John Kenneth Galbraith, who died in 2006 at the age of 97, oversaw the publication of his last book, The Essential Galbraith, in 2001. As its title suggests, the book is a compendium consisting mainly of chapters from such earlier works as The Affluent Society, The New Industrial State, and Annals of an Abiding Liberal.
Consecutive chapters of this last offering concern fellow practitioners of "the dismal science": "The Founding Faith: Adam Smith's Wealth of Nations," "The Massive Dissent of Karl Marx," and "Who Was Thorstein Veblen?" Perusers of the table of contents may think they discern, in the first two selections, mandatory discussions of famous, if unread, bookends to the library's economics shelf. But who was Thorstein Veblen?
The question, with its suggestion of former renown now lapsed into tip-of-the-tongue obscurity, is perfectly apt. Veblen's Theory of the Leisure Class, his first and best book, was published in 1899, at the height of the period Mark Twain christened "the gilded age." It is perhaps the only social science treatise that also qualifies as a (largely forgotten) masterpiece of American satiric prose.
The conceit of Theory of the Leisure Class is that the habits and customs of the wealthy, like those of other exotic tribesmen, require a scientific accounting. Under the guise of disinterested scholarship, Veblen supplies the analysis. Long paragraphs proceed, by means of an ornate prose style, to blunt and seemingly caustic conclusions, the satiric import of which the author blandly disavows.
The book's literary qualities did not obscure the attack, implicit but fierce, on orthodox economic creeds. That the calculating frugality of buyers and sellers should spin a web of perfect social utility did not, in Veblen's estimation, shed much light on monopolistic business practices, robber barons, the power of the large business firm, the rapid accumulation of large fortunes, the ostentatious display of the accoutrements of wealth--everything, in other words, that needed explaining if the observed world was to be comprehended.
Satire and social analysis merge in the consideration of economic choices made by the well-to-do. The familiar apparatus--supply and demand, competition, substitutes, equilibrium, financial maximization--cannot account for the purchase of, say, country-club memberships costing several times the annual income of a mid-level manager. Veblen's solution to this riddle is straightforward: the exorbitant price, which in the realm of theory should drive demand to zero, is actually the source of the demand.

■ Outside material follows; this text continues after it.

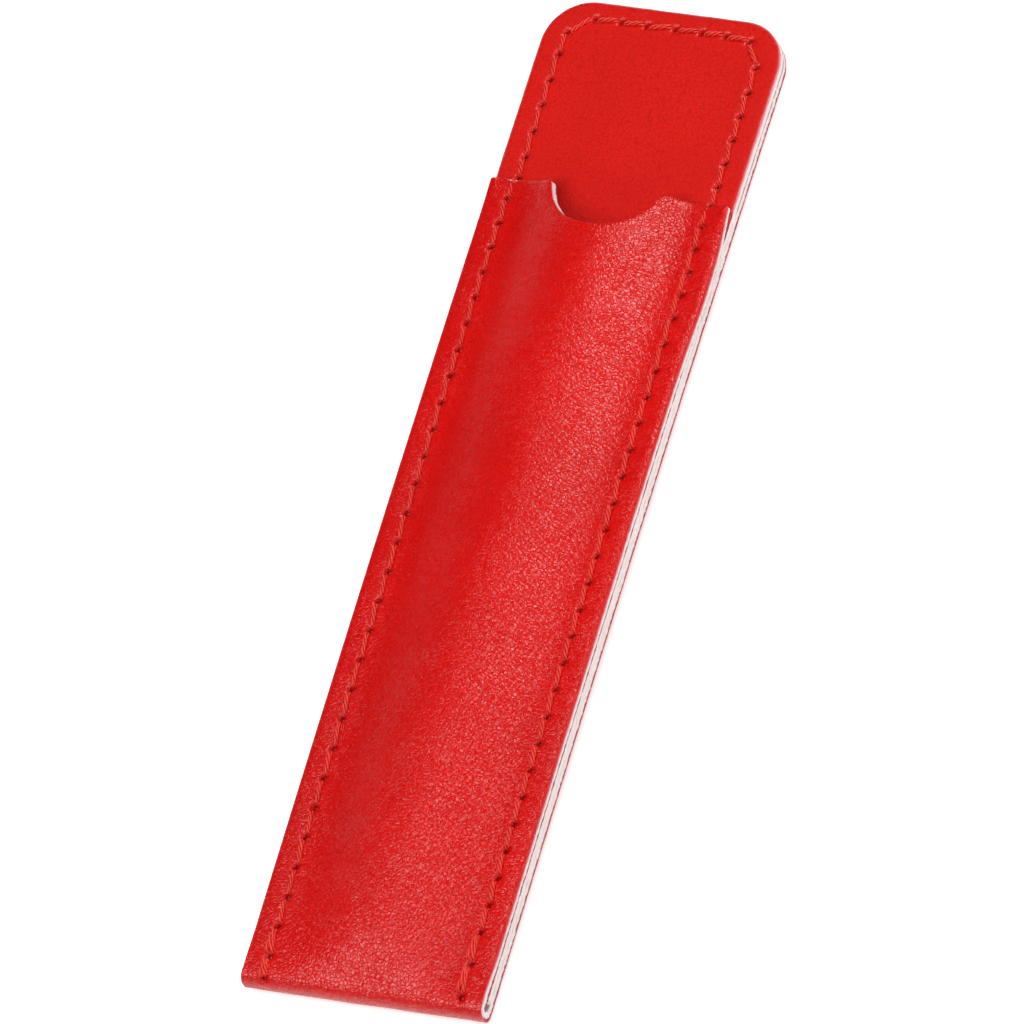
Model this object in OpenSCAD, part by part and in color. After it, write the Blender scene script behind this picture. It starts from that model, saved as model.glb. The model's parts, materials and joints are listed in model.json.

Utility cannot be conceived simply. Though Hummers and Toyota Land Cruisers may not be the most efficient way of getting to the office, they do assist in the drawing of what Veblen, in a favorite phrase, calls "invidious comparisons." His supremely detached exposition develops this idea until the possessions of wealthy people take on the aspect of pelts dangling from the waist bands of primitives--that is, they are tokens of social prestige, the fit objects of (another favorite phrase) "pecuniary emulation."
Galbraith wrote that, as a graduate student at Berkeley, he and his classmates endlessly discussed the works of Veblen, who at the time was teaching at nearby Stanford. Galbraith eventually would attack the notion, from classical economics, of the sovereign consumer whose every whim is catered to by scrambling sellers. In his view, these "whims" are created, through advertising and other means, by large firms which then satisfy the artificial desires with attractively packaged products. It isn't hard to detect in this the influence of Veblen.
But, as Galbraith acknowledges, the conversation has moved on. In a time that resembles a new gilded age, the man who gave to our language the phrase "conspicuous consumption" has been forgotten. The index in my college economics textbook has several references to such figures as Milton Friedman and Galbraith himself. Veblen is absent.
This eclipse seems a particular shame where I live, in Minnesota, for Veblen is a native son. He was raised in Rice County, at a settlement of Norwegian immigrant farmers near present day Nerstrand, and was an early graduate of Carleton College, in Northfield. He went east for graduate school, first Johns Hopkins and then Yale, where he did not fit in with a student body drawn from the eastern aristocracy. Veblen's biographer Joseph Dorfman has advanced the legend of the young Minnesotan taking it all in, keeping his own counsel, while regarding what was for him a new world of wealth and privilege with bemused contempt.